§ AVAILABLE DATA:
──────────────────────────────

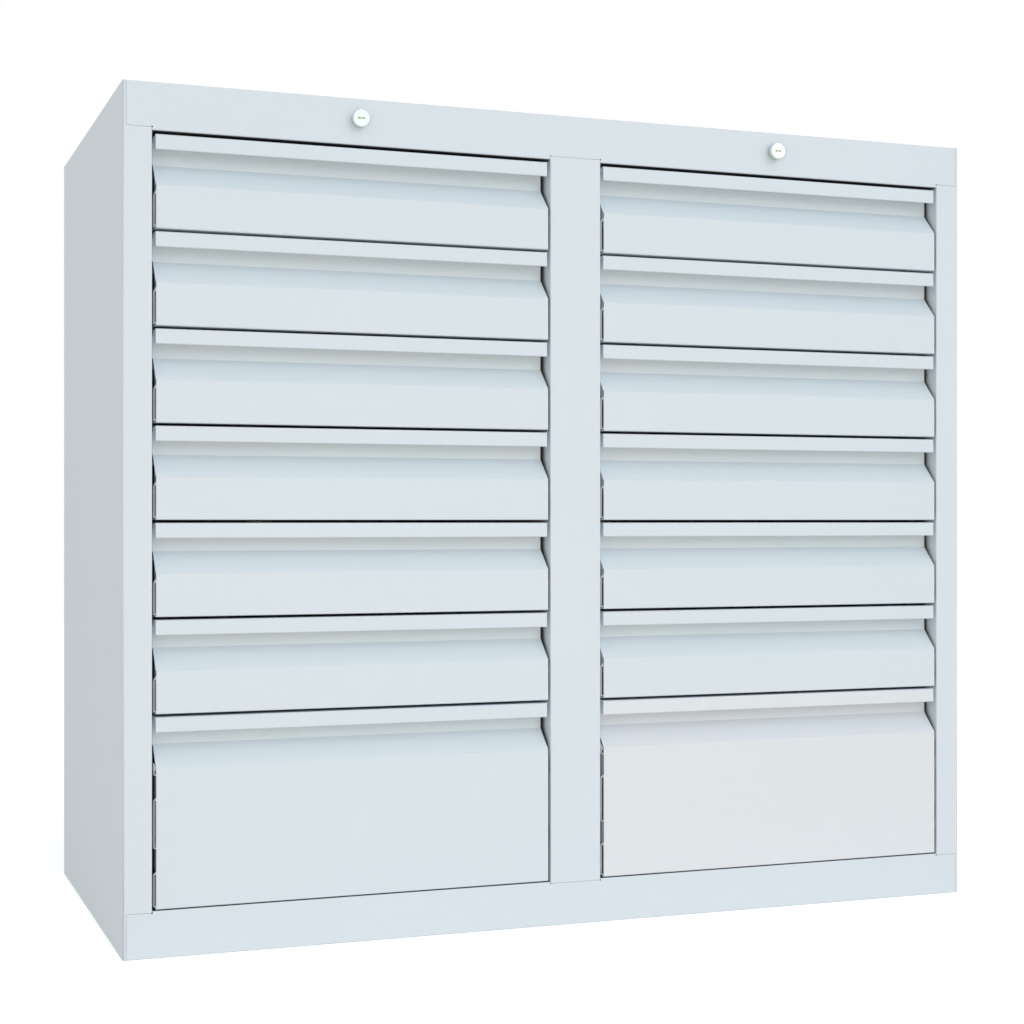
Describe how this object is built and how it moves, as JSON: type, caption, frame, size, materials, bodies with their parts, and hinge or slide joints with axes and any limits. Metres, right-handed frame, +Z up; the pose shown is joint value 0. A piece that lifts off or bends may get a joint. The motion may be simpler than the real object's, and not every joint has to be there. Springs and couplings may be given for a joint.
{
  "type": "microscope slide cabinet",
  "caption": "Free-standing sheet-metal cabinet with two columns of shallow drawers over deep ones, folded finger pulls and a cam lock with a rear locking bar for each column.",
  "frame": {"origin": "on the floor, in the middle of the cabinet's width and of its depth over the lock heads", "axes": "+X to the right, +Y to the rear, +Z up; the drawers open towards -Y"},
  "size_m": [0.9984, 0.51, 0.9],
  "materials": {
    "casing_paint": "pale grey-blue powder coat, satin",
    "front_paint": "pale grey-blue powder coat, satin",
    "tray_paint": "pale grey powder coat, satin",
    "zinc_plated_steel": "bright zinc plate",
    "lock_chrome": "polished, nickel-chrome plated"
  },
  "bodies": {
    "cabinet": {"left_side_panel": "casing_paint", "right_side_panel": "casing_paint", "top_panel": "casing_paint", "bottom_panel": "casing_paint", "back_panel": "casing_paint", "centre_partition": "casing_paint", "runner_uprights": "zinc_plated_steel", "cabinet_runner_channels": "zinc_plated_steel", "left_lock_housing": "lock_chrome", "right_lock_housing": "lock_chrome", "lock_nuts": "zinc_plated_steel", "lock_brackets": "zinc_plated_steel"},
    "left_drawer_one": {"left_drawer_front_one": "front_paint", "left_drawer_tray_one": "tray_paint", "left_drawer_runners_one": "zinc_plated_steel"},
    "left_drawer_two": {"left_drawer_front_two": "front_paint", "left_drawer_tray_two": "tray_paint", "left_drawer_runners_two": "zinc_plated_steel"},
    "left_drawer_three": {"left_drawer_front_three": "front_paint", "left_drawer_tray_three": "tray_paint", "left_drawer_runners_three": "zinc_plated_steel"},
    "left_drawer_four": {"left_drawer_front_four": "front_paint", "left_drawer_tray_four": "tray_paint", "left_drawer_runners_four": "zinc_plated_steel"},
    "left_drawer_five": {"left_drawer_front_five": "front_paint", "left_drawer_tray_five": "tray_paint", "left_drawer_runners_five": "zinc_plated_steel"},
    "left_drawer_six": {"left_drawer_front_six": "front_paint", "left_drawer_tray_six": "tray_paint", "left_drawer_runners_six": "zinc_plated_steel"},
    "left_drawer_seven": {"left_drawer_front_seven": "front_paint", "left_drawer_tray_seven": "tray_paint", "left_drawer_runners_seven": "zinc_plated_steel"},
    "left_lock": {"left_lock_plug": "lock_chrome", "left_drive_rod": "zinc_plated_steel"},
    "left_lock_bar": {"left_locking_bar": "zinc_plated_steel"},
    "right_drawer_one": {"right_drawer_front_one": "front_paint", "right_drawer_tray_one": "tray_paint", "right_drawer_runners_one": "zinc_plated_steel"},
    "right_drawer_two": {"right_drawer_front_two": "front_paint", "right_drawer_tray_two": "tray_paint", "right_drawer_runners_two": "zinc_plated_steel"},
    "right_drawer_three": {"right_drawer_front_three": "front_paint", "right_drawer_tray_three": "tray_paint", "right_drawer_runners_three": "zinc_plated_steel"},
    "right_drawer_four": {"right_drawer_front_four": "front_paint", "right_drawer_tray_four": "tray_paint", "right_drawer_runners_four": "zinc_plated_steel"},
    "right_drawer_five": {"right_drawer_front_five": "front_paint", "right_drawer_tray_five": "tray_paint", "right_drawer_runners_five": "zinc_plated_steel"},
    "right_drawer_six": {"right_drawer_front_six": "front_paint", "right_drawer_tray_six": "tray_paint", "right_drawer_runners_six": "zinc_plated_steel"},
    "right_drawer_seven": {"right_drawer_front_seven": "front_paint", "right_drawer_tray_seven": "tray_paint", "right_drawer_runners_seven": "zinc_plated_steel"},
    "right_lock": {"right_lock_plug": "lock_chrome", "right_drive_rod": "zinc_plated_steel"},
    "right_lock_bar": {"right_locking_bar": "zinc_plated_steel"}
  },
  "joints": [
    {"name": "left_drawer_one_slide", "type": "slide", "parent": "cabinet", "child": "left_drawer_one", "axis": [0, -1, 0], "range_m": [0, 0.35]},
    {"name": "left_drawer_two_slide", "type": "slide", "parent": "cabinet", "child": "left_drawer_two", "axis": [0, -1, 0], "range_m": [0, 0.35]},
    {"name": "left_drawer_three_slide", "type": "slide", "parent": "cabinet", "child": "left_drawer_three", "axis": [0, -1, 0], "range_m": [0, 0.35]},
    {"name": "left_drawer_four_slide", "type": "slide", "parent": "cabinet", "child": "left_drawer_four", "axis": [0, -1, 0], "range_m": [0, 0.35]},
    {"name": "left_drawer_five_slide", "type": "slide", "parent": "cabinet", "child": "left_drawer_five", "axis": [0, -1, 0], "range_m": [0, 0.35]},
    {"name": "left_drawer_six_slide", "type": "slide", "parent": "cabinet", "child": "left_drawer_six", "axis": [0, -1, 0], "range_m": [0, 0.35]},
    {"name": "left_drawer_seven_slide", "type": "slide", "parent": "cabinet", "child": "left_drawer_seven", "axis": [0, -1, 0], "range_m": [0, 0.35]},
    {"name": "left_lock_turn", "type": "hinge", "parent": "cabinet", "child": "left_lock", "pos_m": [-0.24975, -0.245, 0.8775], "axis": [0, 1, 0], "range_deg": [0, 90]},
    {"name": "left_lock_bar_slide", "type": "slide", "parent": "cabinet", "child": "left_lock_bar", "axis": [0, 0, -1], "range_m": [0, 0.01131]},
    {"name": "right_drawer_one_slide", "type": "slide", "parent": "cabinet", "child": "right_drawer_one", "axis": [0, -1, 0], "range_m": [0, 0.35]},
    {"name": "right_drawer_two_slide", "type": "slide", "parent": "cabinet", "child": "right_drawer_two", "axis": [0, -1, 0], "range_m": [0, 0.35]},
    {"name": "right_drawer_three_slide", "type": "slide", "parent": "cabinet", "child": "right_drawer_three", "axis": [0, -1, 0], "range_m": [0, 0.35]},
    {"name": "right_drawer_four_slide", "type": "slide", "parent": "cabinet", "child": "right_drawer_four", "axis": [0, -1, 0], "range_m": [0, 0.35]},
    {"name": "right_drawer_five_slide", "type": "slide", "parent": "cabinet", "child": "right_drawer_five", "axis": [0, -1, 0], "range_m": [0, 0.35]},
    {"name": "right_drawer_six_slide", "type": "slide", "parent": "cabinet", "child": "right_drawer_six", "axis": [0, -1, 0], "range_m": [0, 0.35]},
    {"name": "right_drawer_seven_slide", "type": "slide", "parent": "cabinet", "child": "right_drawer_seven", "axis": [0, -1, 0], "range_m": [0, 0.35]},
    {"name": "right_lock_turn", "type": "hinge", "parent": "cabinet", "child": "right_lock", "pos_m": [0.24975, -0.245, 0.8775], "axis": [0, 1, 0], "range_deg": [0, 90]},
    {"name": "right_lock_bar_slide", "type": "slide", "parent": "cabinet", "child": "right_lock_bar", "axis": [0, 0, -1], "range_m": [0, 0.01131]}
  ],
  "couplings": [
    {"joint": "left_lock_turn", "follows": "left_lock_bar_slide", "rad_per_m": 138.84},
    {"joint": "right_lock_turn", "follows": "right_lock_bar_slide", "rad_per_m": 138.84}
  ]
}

──────────────────────────────

Would you give the material above again, complete and exact?

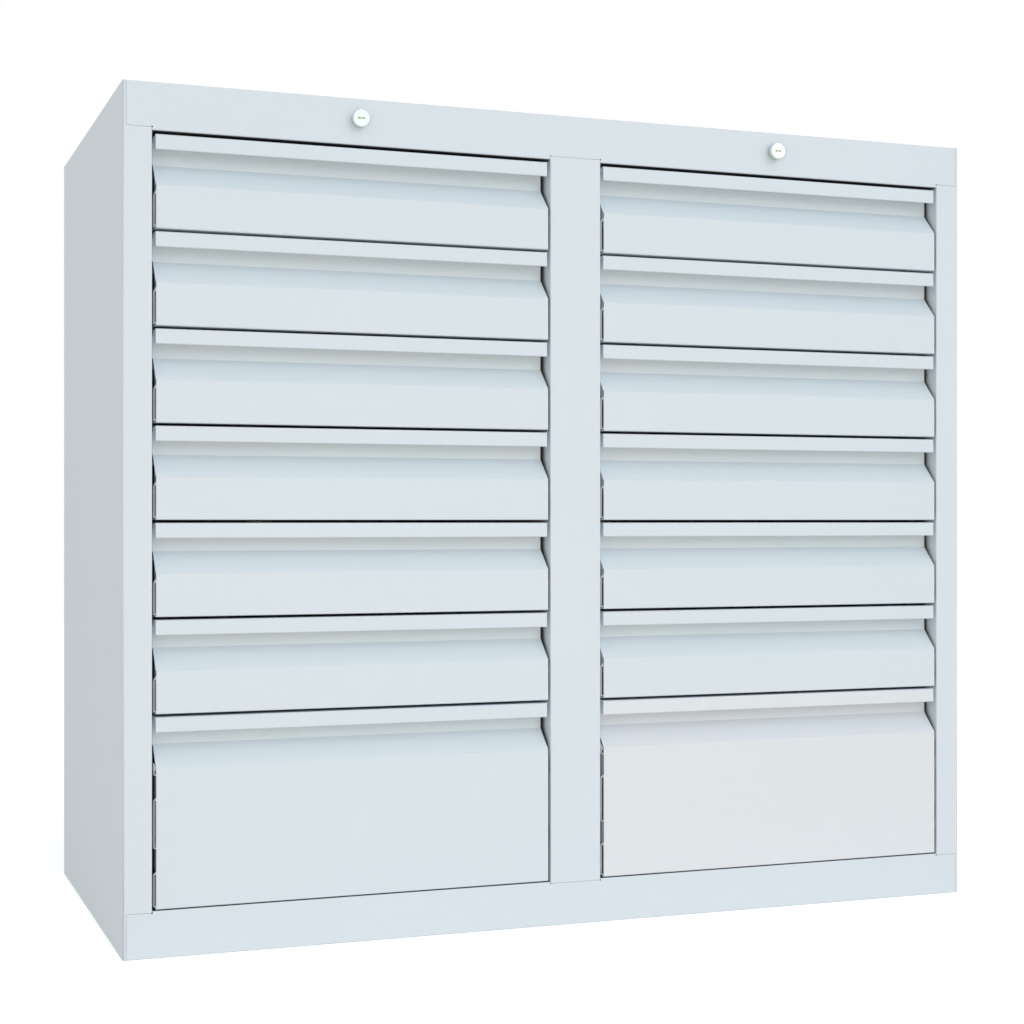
Describe how this object is built and how it moves, as JSON: type, caption, frame, size, materials, bodies with their parts, and hinge or slide joints with axes and any limits. Metres, right-handed frame, +Z up; the pose shown is joint value 0. A piece that lifts off or bends may get a joint. The motion may be simpler than the real object's, and not every joint has to be there. Springs and couplings may be given for a joint.
{
  "type": "microscope slide cabinet",
  "caption": "Free-standing sheet-metal cabinet with two columns of shallow drawers over deep ones, folded finger pulls and a cam lock with a rear locking bar for each column.",
  "frame": {"origin": "on the floor, in the middle of the cabinet's width and of its depth over the lock heads", "axes": "+X to the right, +Y to the rear, +Z up; the drawers open towards -Y"},
  "size_m": [0.9984, 0.51, 0.9],
  "materials": {
    "casing_paint": "pale grey-blue powder coat, satin",
    "front_paint": "pale grey-blue powder coat, satin",
    "tray_paint": "pale grey powder coat, satin",
    "zinc_plated_steel": "bright zinc plate",
    "lock_chrome": "polished, nickel-chrome plated"
  },
  "bodies": {
    "cabinet": {"left_side_panel": "casing_paint", "right_side_panel": "casing_paint", "top_panel": "casing_paint", "bottom_panel": "casing_paint", "back_panel": "casing_paint", "centre_partition": "casing_paint", "runner_uprights": "zinc_plated_steel", "cabinet_runner_channels": "zinc_plated_steel", "left_lock_housing": "lock_chrome", "right_lock_housing": "lock_chrome", "lock_nuts": "zinc_plated_steel", "lock_brackets": "zinc_plated_steel"},
    "left_drawer_one": {"left_drawer_front_one": "front_paint", "left_drawer_tray_one": "tray_paint", "left_drawer_runners_one": "zinc_plated_steel"},
    "left_drawer_two": {"left_drawer_front_two": "front_paint", "left_drawer_tray_two": "tray_paint", "left_drawer_runners_two": "zinc_plated_steel"},
    "left_drawer_three": {"left_drawer_front_three": "front_paint", "left_drawer_tray_three": "tray_paint", "left_drawer_runners_three": "zinc_plated_steel"},
    "left_drawer_four": {"left_drawer_front_four": "front_paint", "left_drawer_tray_four": "tray_paint", "left_drawer_runners_four": "zinc_plated_steel"},
    "left_drawer_five": {"left_drawer_front_five": "front_paint", "left_drawer_tray_five": "tray_paint", "left_drawer_runners_five": "zinc_plated_steel"},
    "left_drawer_six": {"left_drawer_front_six": "front_paint", "left_drawer_tray_six": "tray_paint", "left_drawer_runners_six": "zinc_plated_steel"},
    "left_drawer_seven": {"left_drawer_front_seven": "front_paint", "left_drawer_tray_seven": "tray_paint", "left_drawer_runners_seven": "zinc_plated_steel"},
    "left_lock": {"left_lock_plug": "lock_chrome", "left_drive_rod": "zinc_plated_steel"},
    "left_lock_bar": {"left_locking_bar": "zinc_plated_steel"},
    "right_drawer_one": {"right_drawer_front_one": "front_paint", "right_drawer_tray_one": "tray_paint", "right_drawer_runners_one": "zinc_plated_steel"},
    "right_drawer_two": {"right_drawer_front_two": "front_paint", "right_drawer_tray_two": "tray_paint", "right_drawer_runners_two": "zinc_plated_steel"},
    "right_drawer_three": {"right_drawer_front_three": "front_paint", "right_drawer_tray_three": "tray_paint", "right_drawer_runners_three": "zinc_plated_steel"},
    "right_drawer_four": {"right_drawer_front_four": "front_paint", "right_drawer_tray_four": "tray_paint", "right_drawer_runners_four": "zinc_plated_steel"},
    "right_drawer_five": {"right_drawer_front_five": "front_paint", "right_drawer_tray_five": "tray_paint", "right_drawer_runners_five": "zinc_plated_steel"},
    "right_drawer_six": {"right_drawer_front_six": "front_paint", "right_drawer_tray_six": "tray_paint", "right_drawer_runners_six": "zinc_plated_steel"},
    "right_drawer_seven": {"right_drawer_front_seven": "front_paint", "right_drawer_tray_seven": "tray_paint", "right_drawer_runners_seven": "zinc_plated_steel"},
    "right_lock": {"right_lock_plug": "lock_chrome", "right_drive_rod": "zinc_plated_steel"},
    "right_lock_bar": {"right_locking_bar": "zinc_plated_steel"}
  },
  "joints": [
    {"name": "left_drawer_one_slide", "type": "slide", "parent": "cabinet", "child": "left_drawer_one", "axis": [0, -1, 0], "range_m": [0, 0.35]},
    {"name": "left_drawer_two_slide", "type": "slide", "parent": "cabinet", "child": "left_drawer_two", "axis": [0, -1, 0], "range_m": [0, 0.35]},
    {"name": "left_drawer_three_slide", "type": "slide", "parent": "cabinet", "child": "left_drawer_three", "axis": [0, -1, 0], "range_m": [0, 0.35]},
    {"name": "left_drawer_four_slide", "type": "slide", "parent": "cabinet", "child": "left_drawer_four", "axis": [0, -1, 0], "range_m": [0, 0.35]},
    {"name": "left_drawer_five_slide", "type": "slide", "parent": "cabinet", "child": "left_drawer_five", "axis": [0, -1, 0], "range_m": [0, 0.35]},
    {"name": "left_drawer_six_slide", "type": "slide", "parent": "cabinet", "child": "left_drawer_six", "axis": [0, -1, 0], "range_m": [0, 0.35]},
    {"name": "left_drawer_seven_slide", "type": "slide", "parent": "cabinet", "child": "left_drawer_seven", "axis": [0, -1, 0], "range_m": [0, 0.35]},
    {"name": "left_lock_turn", "type": "hinge", "parent": "cabinet", "child": "left_lock", "pos_m": [-0.24975, -0.245, 0.8775], "axis": [0, 1, 0], "range_deg": [0, 90]},
    {"name": "left_lock_bar_slide", "type": "slide", "parent": "cabinet", "child": "left_lock_bar", "axis": [0, 0, -1], "range_m": [0, 0.01131]},
    {"name": "right_drawer_one_slide", "type": "slide", "parent": "cabinet", "child": "right_drawer_one", "axis": [0, -1, 0], "range_m": [0, 0.35]},
    {"name": "right_drawer_two_slide", "type": "slide", "parent": "cabinet", "child": "right_drawer_two", "axis": [0, -1, 0], "range_m": [0, 0.35]},
    {"name": "right_drawer_three_slide", "type": "slide", "parent": "cabinet", "child": "right_drawer_three", "axis": [0, -1, 0], "range_m": [0, 0.35]},
    {"name": "right_drawer_four_slide", "type": "slide", "parent": "cabinet", "child": "right_drawer_four", "axis": [0, -1, 0], "range_m": [0, 0.35]},
    {"name": "right_drawer_five_slide", "type": "slide", "parent": "cabinet", "child": "right_drawer_five", "axis": [0, -1, 0], "range_m": [0, 0.35]},
    {"name": "right_drawer_six_slide", "type": "slide", "parent": "cabinet", "child": "right_drawer_six", "axis": [0, -1, 0], "range_m": [0, 0.35]},
    {"name": "right_drawer_seven_slide", "type": "slide", "parent": "cabinet", "child": "right_drawer_seven", "axis": [0, -1, 0], "range_m": [0, 0.35]},
    {"name": "right_lock_turn", "type": "hinge", "parent": "cabinet", "child": "right_lock", "pos_m": [0.24975, -0.245, 0.8775], "axis": [0, 1, 0], "range_deg": [0, 90]},
    {"name": "right_lock_bar_slide", "type": "slide", "parent": "cabinet", "child": "right_lock_bar", "axis": [0, 0, -1], "range_m": [0, 0.01131]}
  ],
  "couplings": [
    {"joint": "left_lock_turn", "follows": "left_lock_bar_slide", "rad_per_m": 138.84},
    {"joint": "right_lock_turn", "follows": "right_lock_bar_slide", "rad_per_m": 138.84}
  ]
}